Per una persona con tumore l’incubo inizia nel momento della diagnosi e poi continua durante tutto il percorso di cura. Un paziente con melanoma metastatico deve resistere anche qualche mese dopo l’intervento chirurgico, quando cioè viene sottoposto al trattamento adiuvante. Ma ora che è stata dimostrata l’efficacia dell’immunoterapia neoadiuvante, il trattamento che precede l’intervento chirurgico, per il 60% dei pazienti con melanoma metastatico l’incubo può finire prima.
In questi casi, infatti, l’intervento chirurgico diventa l’ultimo step da superare prima di “ritornare alla normalità”: la terapia post-intervento può essere saltata. Si tratta di una buona notizia per molti pazienti, ma anche per le tasche del Servizio sanitario nazionale. Le possibili implicazioni dell’utilizzo dell’immunoterapia neoadiuvante nel melanoma, così come in altri tipi di tumore, sono state discusse in occasione del primo congresso INNOVATE – International Neoadjuvant Immunotherapy Across Cancers, che si chiude oggi a Napoli.
“La crescente consapevolezza dell’efficacia dell’immunoterapia in molti casi di tumore avanzato e metastatico ha rapidamente portato allo studio di questo trattamento anche nella malattia in fase iniziale – spiega Paolo Ascierto, presidente del congresso, nonché presidente della Fondazione Melanoma e direttore dell’Unità di Oncologia Melanoma, Immunoterapia Oncologica e Terapie Innovative dell’Istituto Pascale di Napoli -. Negli ultimi anni, in particolare, sono stati compiuti numerosi studi sull’utilizzo dell’immunoterapia neoadiuvante, il trattamento che precede l’intervento chirurgico, e i risultati raggiunti in alcuni hanno cambiato, o lo faranno molto presto, la pratica clinica”.
Attualmente, l’immunoterapia neoadiuvante ha solo due indicazioni approvate: il carcinoma mammario triplo negativo e il carcinoma polmonare non a piccole cellule resecabile. Tuttavia, una serie di studi molto importanti porteranno presto ad estendere le indicazioni di questo approccio terapeutico anche ad altri tipi di cancro, come il melanoma, il tumore alla vescica, al colon-retto e quello gastroesofageo.

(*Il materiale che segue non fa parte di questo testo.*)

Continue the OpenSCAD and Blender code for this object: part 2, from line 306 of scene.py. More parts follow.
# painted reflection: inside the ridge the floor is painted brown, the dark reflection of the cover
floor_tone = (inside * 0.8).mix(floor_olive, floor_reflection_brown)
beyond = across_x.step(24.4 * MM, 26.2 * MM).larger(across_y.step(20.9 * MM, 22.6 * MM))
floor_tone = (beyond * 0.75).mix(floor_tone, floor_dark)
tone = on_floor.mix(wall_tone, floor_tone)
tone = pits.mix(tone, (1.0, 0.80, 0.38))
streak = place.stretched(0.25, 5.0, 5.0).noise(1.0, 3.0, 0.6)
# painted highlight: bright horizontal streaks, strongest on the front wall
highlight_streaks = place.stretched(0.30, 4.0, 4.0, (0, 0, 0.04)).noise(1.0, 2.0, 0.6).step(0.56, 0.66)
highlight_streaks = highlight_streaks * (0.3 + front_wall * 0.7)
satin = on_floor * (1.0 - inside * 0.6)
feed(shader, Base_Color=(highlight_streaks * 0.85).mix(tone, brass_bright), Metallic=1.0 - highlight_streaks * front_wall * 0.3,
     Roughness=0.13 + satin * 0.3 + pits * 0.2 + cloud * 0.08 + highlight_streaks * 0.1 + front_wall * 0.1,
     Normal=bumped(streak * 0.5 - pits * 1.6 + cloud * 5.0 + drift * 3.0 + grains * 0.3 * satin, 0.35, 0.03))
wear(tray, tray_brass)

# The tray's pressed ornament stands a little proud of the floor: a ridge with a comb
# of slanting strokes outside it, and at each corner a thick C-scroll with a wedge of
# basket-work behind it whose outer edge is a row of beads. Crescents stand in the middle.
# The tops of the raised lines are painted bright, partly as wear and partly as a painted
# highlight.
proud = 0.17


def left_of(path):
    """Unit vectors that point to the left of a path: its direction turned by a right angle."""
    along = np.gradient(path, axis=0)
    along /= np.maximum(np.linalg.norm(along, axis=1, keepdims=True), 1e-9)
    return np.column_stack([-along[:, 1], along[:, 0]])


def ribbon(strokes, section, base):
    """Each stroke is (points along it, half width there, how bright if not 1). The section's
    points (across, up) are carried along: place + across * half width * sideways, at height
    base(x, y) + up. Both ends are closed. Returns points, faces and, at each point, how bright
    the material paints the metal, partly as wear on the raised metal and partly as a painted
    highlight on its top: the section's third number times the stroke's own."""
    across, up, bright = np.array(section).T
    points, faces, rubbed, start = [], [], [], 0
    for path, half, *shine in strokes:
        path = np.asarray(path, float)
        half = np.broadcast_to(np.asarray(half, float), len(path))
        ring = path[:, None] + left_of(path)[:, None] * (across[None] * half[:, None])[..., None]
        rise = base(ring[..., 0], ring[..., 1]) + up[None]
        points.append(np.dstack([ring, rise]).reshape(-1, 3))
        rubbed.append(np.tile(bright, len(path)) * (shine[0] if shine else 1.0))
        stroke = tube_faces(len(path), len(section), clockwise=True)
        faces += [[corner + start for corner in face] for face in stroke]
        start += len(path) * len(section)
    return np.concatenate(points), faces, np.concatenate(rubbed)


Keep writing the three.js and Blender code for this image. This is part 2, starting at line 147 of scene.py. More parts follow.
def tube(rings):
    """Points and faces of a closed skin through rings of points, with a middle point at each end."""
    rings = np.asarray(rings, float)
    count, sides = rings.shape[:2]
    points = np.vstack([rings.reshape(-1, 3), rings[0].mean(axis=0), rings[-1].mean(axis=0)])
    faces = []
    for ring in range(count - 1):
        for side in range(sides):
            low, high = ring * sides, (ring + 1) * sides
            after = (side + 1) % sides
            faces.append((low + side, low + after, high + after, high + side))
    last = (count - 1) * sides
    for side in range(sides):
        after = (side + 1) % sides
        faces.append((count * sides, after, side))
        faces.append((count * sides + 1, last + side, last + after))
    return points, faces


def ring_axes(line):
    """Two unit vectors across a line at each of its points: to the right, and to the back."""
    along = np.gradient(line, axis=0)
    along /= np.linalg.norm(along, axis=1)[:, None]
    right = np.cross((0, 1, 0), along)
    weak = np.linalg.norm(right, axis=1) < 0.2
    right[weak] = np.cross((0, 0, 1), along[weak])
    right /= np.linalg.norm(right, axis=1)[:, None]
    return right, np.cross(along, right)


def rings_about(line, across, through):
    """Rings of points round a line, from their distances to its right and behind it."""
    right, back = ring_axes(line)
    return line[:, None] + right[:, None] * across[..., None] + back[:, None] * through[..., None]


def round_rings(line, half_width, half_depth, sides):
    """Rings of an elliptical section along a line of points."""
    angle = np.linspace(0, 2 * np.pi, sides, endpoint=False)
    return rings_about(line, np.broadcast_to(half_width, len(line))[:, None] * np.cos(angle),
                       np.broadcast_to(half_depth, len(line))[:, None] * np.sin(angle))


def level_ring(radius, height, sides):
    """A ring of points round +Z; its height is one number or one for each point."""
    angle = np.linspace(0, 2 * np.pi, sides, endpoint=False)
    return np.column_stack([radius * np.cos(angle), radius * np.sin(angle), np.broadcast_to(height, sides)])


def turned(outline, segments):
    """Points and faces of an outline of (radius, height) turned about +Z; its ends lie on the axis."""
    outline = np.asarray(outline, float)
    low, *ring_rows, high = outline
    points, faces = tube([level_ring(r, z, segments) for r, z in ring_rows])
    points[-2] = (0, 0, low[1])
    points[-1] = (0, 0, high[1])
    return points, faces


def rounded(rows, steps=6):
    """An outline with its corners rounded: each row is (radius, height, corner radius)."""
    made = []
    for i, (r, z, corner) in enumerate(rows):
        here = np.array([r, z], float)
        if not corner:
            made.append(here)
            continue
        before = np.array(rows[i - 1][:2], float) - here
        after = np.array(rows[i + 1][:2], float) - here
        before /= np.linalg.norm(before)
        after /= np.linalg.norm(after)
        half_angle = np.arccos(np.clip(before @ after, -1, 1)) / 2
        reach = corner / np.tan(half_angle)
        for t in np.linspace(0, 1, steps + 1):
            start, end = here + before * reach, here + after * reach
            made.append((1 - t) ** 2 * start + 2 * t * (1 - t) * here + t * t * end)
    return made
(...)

“Sono stati però gli studi sul melanoma, il più aggressivo tumore alla pelle, ad aprire la strada all’immunoterapia neoadiuvante – afferma Ascierto -. La recente pubblicazione dei dati dello studio internazionale NADINA, ne ha consacrato ufficialmente l’utilzzo nei casi di melanoma metastatico”. Lo studio NADINA ha coinvolto 423 pazienti con melanoma di stadio III operabile, divisi in due gruppi: nel primo i pazienti hanno ricevuto 2 cicli di immunoterapiaci ipilimumab-nivolumab seguiti poi dall’intervento chirurgico, nel secondo i pazienti sono stati sottoposti prima all’intervento chirurgico e poi hanno ricevuto 12 cicli di immunoterapia adiuvante, cioè post-intervento. “Dopo un follow-up mediano di 9,9 mesi la sopravvivenza libera dalla progressione della malattia è stata significativamente più duratura nel gruppo di pazienti che hanno ricevuto l’immunoterapia prima dell’intervento chirurgico con un tasso, a 12 mesi, pari all’84% contro il 57% dei pazienti passati prima sotto al bisturi – specifica Ascierto -. Vantaggi sostanziali con l’immunoterapia neo-adiuvante sono stati riscontrati anche sul rischio recidiva tanto che in 6 pazienti su 10 sottoposti a terapia neoadiuvante, il trattamento post-intervento è diventato superfluo”. Insomma con l’immunoterapia neoadiuvante si riducono i tempi di cura con indubbi vantaggi sia sulla qualità della vita dei pazienti che sulla spesa sanitaria pubblica.
“Questi dati impongono dunque un cambiamento importante negli attuali standard di cura: l’immunoterapia neo-adiuvante presenta un vantaggio significativo che ora non si può più ignorare”, conclude Ascierto.